In questa delicata situazione, conditio sine qua non per la risoluzione del conflitto è il raggiungimento di un accordo inter-tribale sullo sfruttamento delle risorse contese, che preveda un’equa assegnazione di terre per entrambe le etnie. Affinché tale accordo possa risultare il più possibile duraturo è altresì necessario il ristabilimento di una piena autorità governativa, in grado di monitorarne il rispetto.
Al tal fine possono esser d’aiuto le truppe internazionali di stanza sul territorio. Assieme ai caschi blu di MINUSMA, missione peacekeeping delle Nazioni Unite, sono presenti nel Paese truppe UE appartenenti all’EUCAP Sahel Mali, missione di sviluppo capacitivo nell’ambito della sicurezza interna, ed all’EUTM Mali, di supporto all’addestramento delle forze militari locali. E’ attiva dal 2014, inoltre, la missione francese Barkhane di contrasto al terrorismo, con l’appoggio di truppe del G-5 Sahel, una piattaforma politica nata su iniziativa dell’Eliseo al fine di coordinare i Paesi dell’ala occidentale dell’omonima regione (Mauritania, Niger, Mali, Burkina Faso e Ciad). Concentrate maggiormente nel nord del Paese, le truppe internazionali sono fondamentali nell’opera di contrasto al terrorismo jihadista e per il supporto alla ricostruzione istituzionale del Paese, ma una volta eventualmente raggiunti tali obiettivi, la risoluzione delle problematiche inter-etniche passerebbe inevitabilmente dal lavoro delle classi dirigenti locali.
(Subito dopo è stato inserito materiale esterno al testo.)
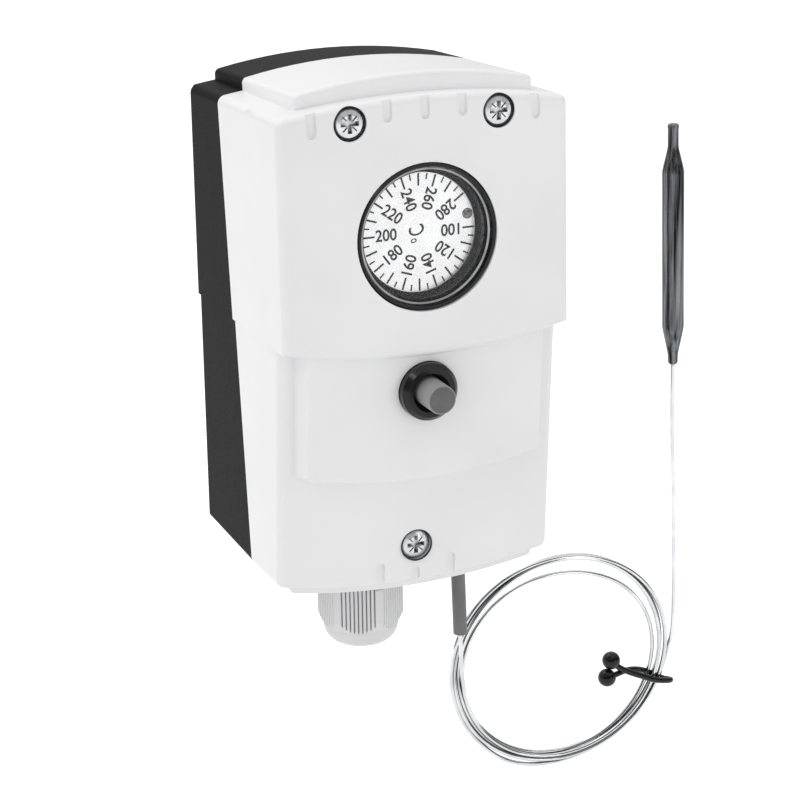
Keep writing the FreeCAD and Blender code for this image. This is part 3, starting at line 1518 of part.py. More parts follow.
def build_tube(name, route, diameter):
    path, radii = route_path(route)
    heading = path.Edges[0].tangentAt(path.Edges[0].FirstParameter)
    section = Part.Wire([Part.makeCircle(number_of(diameter) / 2, Vector(*route[0]), heading)])
    solid = path.makePipeShell([section], True, False)
    expected = math.pi * number_of(diameter) ** 2 / 4 * path.Length
    print(name, "length", round(path.Length, 1), "radii", radii,
          "volume share", round(solid.Volume / expected, 4))
    tube = doc.addObject("Part::Feature", name + "_swept")
    tube.Shape = solid
    return keep(tube, name)


def build_capillary():
    tube = size.capillary_diameter
    build_tube("capillary_inner", INNER_ROUTE, tube)
    build_tube("capillary_lead", LEAD_ROUTE, tube)
    build_tube("capillary_rise", RUN_ROUTE, tube)
    bore = tube / 2 + size.running_gap
    length = size.sleeve_end + size.sleeve_inside
    sleeve = upright_piece("capillary_sleeve", size.sleeve_offset, size.sleeve_depth, [
        (bore, 0.0), (size.sleeve_diameter / 2, 0.0),
        (size.sleeve_diameter / 2, length), (bore, length),
    ])
    bind(sleeve, "Placement.Base.z", -size.sleeve_end)
    on_sleeve_axis(sleeve)

    middle = size.coil_outer / 2 - size.coil_band / 2
    wide, thick = size.coil_band / 2, size.coil_thickness / 2
    coil = new_body("coil_bundle")
    sketch = add_sketch(coil, "bundle_section", plane="YZ_Plane")
    draw_outline(sketch, [
        (thick * 0.5, middle - wide), (thick, middle - wide * 0.5),
        (thick, middle + wide * 0.5), (thick * 0.5, middle + wide),
        (-thick * 0.5, middle + wide), (-thick, middle + wide * 0.5),
        (-thick, middle - wide * 0.5), (-thick * 0.5, middle - wide),
    ])
    add_revolution(coil, sketch, "H_Axis")
    bind(coil, "Placement.Base.x", size.coil_centre_offset)
    bind(coil, "Placement.Base.y", -size.coil_depth)
    bind(coil, "Placement.Base.z", -size.coil_centre_drop)
    keep(coil, "capillary_coil")

    neck, bulb = size.bulb_neck / 2, size.bulb_diameter / 2
    foot = size.bulb_base
    shoulder = foot + size.bulb_bottom_neck
    top = shoulder + size.bulb_body
    tip = top + size.bulb_top_neck
    upright_piece("sensor_bulb", size.bulb_offset, size.bulb_depth, [
        (0.0, foot), (neck * 0.8, foot), (neck, foot + 0.6),
        (neck, foot + size.bulb_bottom_neck * 0.42), (bulb, shoulder), (bulb, top),
        (neck, top + size.bulb_top_neck * 0.5), (neck * 0.9, tip - 0.5), (neck * 0.6, tip),
        (0.0, tip),
    ])
    build_tie()


def build_tie():
    """Wire tie: a loop round the bundle, twisted once, with a ball at each end."""
    angle = math.radians(size.tie_angle.number)
    middle = size.coil_outer.number / 2 - size.coil_band.number / 2
    centre = Vector(size.coil_centre_offset.number, -size.coil_depth.number,
                    -size.coil_centre_drop.number)
    radial = Vector(math.cos(angle), 0, math.sin(angle))
    along = Vector(-math.sin(angle), 0, math.cos(angle))
    hub = centre + radial * middle
    wire = size.tie_wire.number
    loop_radius = size.coil_band.number / 2 + wire * 0.85
    pieces = [Part.makeTorus(loop_radius, wire / 2, hub, along)]
    start = hub - radial * loop_radius
    ball = size.tie_ball.number / 2
    for side, reach in ((1, 11.2), (-1, 13.4)):
        end = start - radial * reach + along * (side * ball * 1.1) - Vector(0, 0.6 * side, 0)
        bend = start - radial * (reach * 0.55) + along * (side * wire * -0.7)
        for low, high in ((start, bend), (bend, end)):
            pieces.append(Part.makeCylinder(wire / 2, (high - low).Length, low, high - low))
        pieces.append(Part.makeSphere(wire / 2, bend))
        pieces.append(Part.makeSphere(ball, end))
    solid = pieces[0].multiFuse(pieces[1:])
    tie = doc.addObject("Part::Feature", "tie_wire_form")
    tie.Shape = solid
    keep(tie, "coil_tie")


def check_and_write():
    """Stops on any failed object, and writes each sub-part under its name."""
    doc.recompute()
    for thing in doc.Objects:
        if "Invalid" in thing.State or "Error" in thing.State:
            raise RuntimeError(thing.Name + " failed: " + str(thing.State))
    os.makedirs("parts", exist_ok=True)
    for thing in kept:
        shape = thing.Shape
        if shape.isNull() or not shape.isValid() or not shape.Solids:
            raise RuntimeError(thing.Label + " has no valid solid")
        shape.exportStep("parts/" + thing.Label + ".step")


build_housing()
build_window()
build_dial()
build_mechanism()
build_cover_screws()
build_reset()
build_gland()
build_capillary()
check_and_write()
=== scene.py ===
"""Looks of a wall-mounted capillary thermostat, built around its packed construction.

Every length below is in metres unless its name says otherwise. The frame is the part's own:
X to the right, Z up, the wall plane at Y = 0 and the front of the housing towards -Y.
"""

import logging
import math
from dataclasses import dataclass
from enum import Enum

import bpy
import numpy as np
from mathutils import Matrix, Vector


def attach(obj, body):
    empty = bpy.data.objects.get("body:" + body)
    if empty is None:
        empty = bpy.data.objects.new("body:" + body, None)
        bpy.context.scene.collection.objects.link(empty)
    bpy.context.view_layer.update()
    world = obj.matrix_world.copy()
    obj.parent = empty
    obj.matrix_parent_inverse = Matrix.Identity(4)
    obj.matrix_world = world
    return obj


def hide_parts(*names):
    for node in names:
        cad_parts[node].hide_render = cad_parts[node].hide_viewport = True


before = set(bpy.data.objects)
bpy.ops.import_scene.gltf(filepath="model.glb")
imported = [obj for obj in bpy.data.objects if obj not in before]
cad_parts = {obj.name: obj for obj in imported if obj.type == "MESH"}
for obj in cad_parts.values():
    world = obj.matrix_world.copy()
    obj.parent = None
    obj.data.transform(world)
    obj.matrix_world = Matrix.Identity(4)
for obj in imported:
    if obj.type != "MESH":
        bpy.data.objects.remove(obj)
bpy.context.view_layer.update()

logging.basicConfig(level=logging.INFO, format="%(message)s")
LOG = logging.getLogger("thermostat")

Colour = tuple[float, float, float, float]
Place = tuple[float, float, float]

MM = 0.001
DIAL_HEIGHT_MM = 84.7
DIAL_FACE_MM = 58.2
FORWARD: Place = (0.0, -1.0, 0.0)
UP: Place = (0.0, 0.0, 1.0)
CREASE_ANGLE = math.radians(35)
WHITE: Colour = (1.0, 1.0, 1.0, 1.0)
# Near black and steepness of the painted shade in recesses.
PAINTED_SHADE_COLOUR: Colour = (0.01, 0.01, 0.01, 1.0)
PAINTED_SHADE_POWER = 2.0
# Middle parts of the noises that are spread over the whole swing.
DRIFT_SPAN = (0.35, 0.65)
GRAIN_SPAN = (0.3, 0.7)
LEAST_ROUGHNESS = 0.02
# How many times longer than wide the streaks of drawn metal are, and its colour's drift, whose
# light and dark streaks are partly painted reflection.
DRAWN_STREAK_LENGTH = 40.0
DRAWN_DRIFT_SCALE = 0.04
IMAGE_WIDTH_PX = 800


def linear(hex_colour: str) -> tuple[float, float, float, float]:
    """Turns an sRGB hex value such as "#F2F2F0" to linear RGBA.

    Each channel c follows c / 12.92 below 0.04045, and ((c + 0.055) / 1.055) ** 2.4 above it.

    Args:
        hex_colour: Six hex digits after a hash sign.

    Returns:
        The linear colour with alpha 1.
    """
    channels = [int(hex_colour[i : i + 2], 16) / 255 for i in (1, 3, 5)]
    bright = [c / 12.92 if c <= 0.04045 else ((c + 0.055) / 1.055) ** 2.4 for c in channels]
    return (bright[0], bright[1], bright[2], 1.0)


def add_node(
    tree: bpy.types.NodeTree, kind: str, settings: dict | None = None, links: dict | None = None
) -> bpy.types.Node:
    """Adds one shader node with its settings and links.

    Args:
        tree: The material's or world's node tree.
        kind: The node's type, such as "ShaderNodeBump".
        settings: Property names, input names or input numbers, to values.
        links: Input names or numbers to the output sockets that feed them.

    Returns:
        The new node.
    """
    node = tree.nodes.new(kind)
    for name, value in (settings or {}).items():
        if isinstance(name, int) or name in node.inputs:
            node.inputs[name].default_value = value
        else:
            setattr(node, name, value)
    for name, socket in (links or {}).items():
        tree.links.new(socket, node.inputs[name])
    return node


class Surface(Enum):
    """How a surface was made, which sets the form of its fine pattern."""

    MOULDED = "moulded"
    DRAWN_UPRIGHT = "drawn_upright"
    TURNED = "turned"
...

Con il ristabilimento dell’effettività del potere statale sarebbe, ad esempio, più semplice veicolare progetti di Climate Smart Agriculture (CSA), promossi da varie organizzazioni internazionali. Quello della CSA è un approccio che permette di unire in maniera efficace elevata produttività e basso consumo di terre. In questo modo si potrebbe conciliare l’esigenze di produzione agricola dei Dogon e allo stesso tempo liberare spazi che potrebbero esser desinati alle attività dei Fulani.